Does the moratorium protect a personal guarantor of the corporate debtor?
No. In State Bank of India v. V. Ramakrishnan, (2018) 17 SCC 394, the Supreme Court held that Section 14 applies only to the corporate debtor, not to its surety. Because the surety's liability is co-extensive and joint and several under Section 128 of the Contract Act, a creditor may proceed against the guarantor during the CIRP. Section 14(3)(b) now expressly excludes sureties.
Are proceedings that benefit the corporate debtor also frozen?
No. In Power Grid Corporation v.

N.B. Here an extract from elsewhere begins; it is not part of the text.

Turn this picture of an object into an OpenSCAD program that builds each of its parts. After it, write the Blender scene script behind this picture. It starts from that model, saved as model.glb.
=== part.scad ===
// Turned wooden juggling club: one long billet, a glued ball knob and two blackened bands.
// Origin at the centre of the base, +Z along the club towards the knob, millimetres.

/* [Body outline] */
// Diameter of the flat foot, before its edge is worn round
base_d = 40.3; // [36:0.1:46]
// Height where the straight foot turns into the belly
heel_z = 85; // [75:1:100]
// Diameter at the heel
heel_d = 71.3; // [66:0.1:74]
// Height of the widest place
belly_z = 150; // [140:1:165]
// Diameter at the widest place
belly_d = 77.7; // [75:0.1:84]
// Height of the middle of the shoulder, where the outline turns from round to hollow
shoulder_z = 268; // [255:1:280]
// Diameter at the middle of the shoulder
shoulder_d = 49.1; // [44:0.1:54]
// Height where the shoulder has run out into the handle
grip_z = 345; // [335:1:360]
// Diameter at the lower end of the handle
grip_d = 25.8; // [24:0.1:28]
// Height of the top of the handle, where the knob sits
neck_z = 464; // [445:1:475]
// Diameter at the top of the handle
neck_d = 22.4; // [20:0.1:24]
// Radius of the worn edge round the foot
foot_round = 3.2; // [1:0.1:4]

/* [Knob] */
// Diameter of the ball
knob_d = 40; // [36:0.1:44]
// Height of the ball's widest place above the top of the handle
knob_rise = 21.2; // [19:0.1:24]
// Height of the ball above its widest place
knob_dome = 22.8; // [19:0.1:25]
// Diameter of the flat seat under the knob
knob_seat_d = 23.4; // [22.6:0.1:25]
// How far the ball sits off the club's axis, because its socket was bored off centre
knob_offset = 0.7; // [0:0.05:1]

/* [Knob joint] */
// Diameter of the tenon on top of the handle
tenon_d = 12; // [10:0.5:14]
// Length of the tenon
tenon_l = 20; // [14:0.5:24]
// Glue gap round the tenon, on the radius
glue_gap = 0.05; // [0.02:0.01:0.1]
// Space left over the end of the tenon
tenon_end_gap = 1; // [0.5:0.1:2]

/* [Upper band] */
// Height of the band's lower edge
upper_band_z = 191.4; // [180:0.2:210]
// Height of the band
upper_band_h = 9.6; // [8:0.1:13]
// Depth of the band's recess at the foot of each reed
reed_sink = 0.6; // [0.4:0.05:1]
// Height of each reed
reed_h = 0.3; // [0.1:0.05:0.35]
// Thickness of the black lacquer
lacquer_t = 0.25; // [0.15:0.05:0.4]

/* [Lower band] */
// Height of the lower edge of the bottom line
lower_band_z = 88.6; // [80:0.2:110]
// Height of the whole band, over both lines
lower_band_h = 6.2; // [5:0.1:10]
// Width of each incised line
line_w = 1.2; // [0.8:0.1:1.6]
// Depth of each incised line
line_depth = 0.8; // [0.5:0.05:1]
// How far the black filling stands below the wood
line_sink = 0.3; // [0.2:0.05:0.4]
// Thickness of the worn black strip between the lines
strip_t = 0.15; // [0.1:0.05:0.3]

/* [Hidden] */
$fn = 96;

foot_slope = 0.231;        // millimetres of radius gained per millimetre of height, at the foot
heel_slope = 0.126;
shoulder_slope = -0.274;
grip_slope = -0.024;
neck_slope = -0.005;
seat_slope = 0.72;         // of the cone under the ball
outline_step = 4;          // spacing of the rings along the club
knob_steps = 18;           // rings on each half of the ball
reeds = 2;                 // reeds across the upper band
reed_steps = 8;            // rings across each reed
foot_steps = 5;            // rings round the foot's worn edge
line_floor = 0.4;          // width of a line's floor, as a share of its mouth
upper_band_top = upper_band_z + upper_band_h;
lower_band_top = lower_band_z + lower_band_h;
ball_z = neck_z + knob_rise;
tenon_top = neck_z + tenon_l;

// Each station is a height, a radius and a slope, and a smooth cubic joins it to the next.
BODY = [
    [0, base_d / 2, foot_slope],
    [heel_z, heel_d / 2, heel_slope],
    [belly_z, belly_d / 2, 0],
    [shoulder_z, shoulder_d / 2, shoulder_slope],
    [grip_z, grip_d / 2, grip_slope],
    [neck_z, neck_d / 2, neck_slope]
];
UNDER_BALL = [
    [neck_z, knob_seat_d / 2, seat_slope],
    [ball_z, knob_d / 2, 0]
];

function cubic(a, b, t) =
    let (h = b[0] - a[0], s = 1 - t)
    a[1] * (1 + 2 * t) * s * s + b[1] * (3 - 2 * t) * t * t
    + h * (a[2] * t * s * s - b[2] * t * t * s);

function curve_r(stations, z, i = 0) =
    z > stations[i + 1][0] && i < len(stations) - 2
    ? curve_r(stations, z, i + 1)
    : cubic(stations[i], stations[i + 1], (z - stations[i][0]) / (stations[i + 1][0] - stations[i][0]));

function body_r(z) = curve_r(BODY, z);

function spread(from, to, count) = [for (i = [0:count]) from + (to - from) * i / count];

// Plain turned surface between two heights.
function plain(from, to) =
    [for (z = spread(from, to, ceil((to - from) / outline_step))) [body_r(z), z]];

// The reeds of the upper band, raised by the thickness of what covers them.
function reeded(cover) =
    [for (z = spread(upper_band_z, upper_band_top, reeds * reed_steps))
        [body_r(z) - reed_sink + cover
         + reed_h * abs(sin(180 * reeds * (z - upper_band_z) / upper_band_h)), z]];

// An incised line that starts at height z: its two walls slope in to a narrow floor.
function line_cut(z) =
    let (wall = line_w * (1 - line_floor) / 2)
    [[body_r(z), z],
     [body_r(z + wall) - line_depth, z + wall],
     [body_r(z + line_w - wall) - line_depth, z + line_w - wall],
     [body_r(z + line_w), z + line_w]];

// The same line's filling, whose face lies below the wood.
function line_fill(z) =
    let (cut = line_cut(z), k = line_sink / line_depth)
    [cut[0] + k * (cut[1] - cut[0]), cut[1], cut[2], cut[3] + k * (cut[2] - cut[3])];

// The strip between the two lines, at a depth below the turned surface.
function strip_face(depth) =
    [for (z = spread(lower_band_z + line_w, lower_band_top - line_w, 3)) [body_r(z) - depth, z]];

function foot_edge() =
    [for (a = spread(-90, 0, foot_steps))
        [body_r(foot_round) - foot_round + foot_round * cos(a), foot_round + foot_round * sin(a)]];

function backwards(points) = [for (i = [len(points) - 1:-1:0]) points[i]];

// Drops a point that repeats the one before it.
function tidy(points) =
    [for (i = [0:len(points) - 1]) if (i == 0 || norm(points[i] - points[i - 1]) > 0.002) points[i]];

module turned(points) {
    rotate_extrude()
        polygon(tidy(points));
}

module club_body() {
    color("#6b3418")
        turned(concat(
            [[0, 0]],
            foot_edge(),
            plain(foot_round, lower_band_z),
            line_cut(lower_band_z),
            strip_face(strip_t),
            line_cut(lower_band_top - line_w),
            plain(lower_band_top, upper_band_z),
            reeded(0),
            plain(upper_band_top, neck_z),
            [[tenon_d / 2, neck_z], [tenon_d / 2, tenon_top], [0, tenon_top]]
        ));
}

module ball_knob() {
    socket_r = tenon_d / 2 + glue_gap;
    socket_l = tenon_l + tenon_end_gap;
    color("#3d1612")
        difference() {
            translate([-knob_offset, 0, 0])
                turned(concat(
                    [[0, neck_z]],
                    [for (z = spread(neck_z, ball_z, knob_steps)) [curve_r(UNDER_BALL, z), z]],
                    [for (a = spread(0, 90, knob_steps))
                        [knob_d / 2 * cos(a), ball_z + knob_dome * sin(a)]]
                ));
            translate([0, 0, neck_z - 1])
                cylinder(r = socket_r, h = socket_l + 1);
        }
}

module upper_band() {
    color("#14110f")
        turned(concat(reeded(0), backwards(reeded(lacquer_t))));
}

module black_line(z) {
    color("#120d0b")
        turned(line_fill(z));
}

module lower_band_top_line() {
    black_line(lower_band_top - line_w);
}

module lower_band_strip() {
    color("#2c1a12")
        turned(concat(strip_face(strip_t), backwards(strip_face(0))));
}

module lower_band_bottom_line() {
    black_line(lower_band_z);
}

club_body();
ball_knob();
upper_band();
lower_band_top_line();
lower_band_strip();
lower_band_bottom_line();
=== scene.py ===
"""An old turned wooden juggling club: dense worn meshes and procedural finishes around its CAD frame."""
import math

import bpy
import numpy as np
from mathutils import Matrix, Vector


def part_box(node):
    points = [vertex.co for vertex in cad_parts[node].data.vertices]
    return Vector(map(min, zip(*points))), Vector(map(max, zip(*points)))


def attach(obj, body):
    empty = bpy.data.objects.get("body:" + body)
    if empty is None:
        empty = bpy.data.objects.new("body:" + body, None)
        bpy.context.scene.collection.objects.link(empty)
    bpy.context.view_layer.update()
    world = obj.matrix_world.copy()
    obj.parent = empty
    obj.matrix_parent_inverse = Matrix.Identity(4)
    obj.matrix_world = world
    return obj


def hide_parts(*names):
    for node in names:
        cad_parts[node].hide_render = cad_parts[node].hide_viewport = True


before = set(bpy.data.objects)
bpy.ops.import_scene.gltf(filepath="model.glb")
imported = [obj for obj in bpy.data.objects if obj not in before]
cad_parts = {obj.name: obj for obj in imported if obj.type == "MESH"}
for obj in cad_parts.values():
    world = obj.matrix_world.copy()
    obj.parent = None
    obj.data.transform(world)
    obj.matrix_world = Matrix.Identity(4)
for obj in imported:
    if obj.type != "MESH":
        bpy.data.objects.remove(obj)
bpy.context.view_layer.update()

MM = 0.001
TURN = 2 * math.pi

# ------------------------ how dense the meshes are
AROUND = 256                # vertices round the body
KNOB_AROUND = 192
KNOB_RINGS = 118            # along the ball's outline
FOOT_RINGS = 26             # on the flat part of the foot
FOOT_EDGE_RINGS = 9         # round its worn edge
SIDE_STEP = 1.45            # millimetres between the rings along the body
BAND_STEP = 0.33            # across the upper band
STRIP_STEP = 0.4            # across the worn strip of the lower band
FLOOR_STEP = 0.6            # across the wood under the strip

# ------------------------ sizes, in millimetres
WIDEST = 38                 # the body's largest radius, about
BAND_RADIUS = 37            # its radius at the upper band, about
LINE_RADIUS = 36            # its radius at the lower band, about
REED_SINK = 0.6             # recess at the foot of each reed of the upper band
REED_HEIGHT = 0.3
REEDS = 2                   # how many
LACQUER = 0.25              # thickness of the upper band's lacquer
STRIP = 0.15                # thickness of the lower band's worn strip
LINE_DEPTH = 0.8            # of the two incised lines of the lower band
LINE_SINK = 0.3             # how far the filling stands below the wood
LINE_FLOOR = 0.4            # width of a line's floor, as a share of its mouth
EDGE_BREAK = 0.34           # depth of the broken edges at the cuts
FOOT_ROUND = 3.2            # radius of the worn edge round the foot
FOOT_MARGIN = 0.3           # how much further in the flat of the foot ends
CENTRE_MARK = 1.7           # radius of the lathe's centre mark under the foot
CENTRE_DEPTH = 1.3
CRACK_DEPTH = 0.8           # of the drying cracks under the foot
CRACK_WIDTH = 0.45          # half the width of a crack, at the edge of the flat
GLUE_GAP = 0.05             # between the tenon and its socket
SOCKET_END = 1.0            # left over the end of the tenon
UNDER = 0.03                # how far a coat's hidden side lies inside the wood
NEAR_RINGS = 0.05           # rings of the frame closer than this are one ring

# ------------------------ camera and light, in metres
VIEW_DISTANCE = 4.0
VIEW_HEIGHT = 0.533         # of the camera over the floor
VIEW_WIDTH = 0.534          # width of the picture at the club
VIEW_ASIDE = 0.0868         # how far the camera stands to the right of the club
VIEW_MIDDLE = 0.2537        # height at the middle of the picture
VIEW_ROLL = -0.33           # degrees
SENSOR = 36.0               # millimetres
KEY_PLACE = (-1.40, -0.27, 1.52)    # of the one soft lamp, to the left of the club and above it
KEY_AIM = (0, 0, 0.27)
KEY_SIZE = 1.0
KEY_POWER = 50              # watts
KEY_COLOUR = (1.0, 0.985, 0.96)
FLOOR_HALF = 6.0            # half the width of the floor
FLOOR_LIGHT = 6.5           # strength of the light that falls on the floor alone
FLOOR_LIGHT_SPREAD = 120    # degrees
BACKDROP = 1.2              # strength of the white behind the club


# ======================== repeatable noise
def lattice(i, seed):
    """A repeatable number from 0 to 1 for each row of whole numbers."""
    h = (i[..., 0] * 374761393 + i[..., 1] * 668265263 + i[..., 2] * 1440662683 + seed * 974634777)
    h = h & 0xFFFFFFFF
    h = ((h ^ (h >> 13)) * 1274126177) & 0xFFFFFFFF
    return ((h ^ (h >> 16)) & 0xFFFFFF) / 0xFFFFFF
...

Jyoti Structures Ltd., (2018) 246 DLT 485, the Delhi High Court held that a proceeding which can only protect or augment the debtor's estate — such as a challenge to an award rendered in the debtor's favour — is not barred, since Section 14 targets proceedings against the debtor that would deplete the estate, not those in its favour.
Can tax or customs authorities recover dues during the moratorium?
Only to a limited extent. In Sundaresh Bhatt v. Central Board of Indirect Taxes and Customs, (2023) 1 SCC 472, the Supreme Court held that once moratorium is imposed, customs authorities may only assess and determine the quantum of dues; they cannot recover by sale or confiscation. The IBC prevails over the Customs Act under Section 238, and the authority must file its claim in the CIRP.
What is the difference between essential and critical supplies under Section 14?
Essential supplies under Section 14(2) (such as electricity, water, telecom and IT services, where not a direct input to the debtor's output) cannot be cut off at all during the moratorium. Critical supplies under Section 14(2A) are those the resolution professional deems necessary to preserve value as a going concern; these too cannot be terminated, but only if the corporate debtor pays the dues arising from such supply during the moratorium.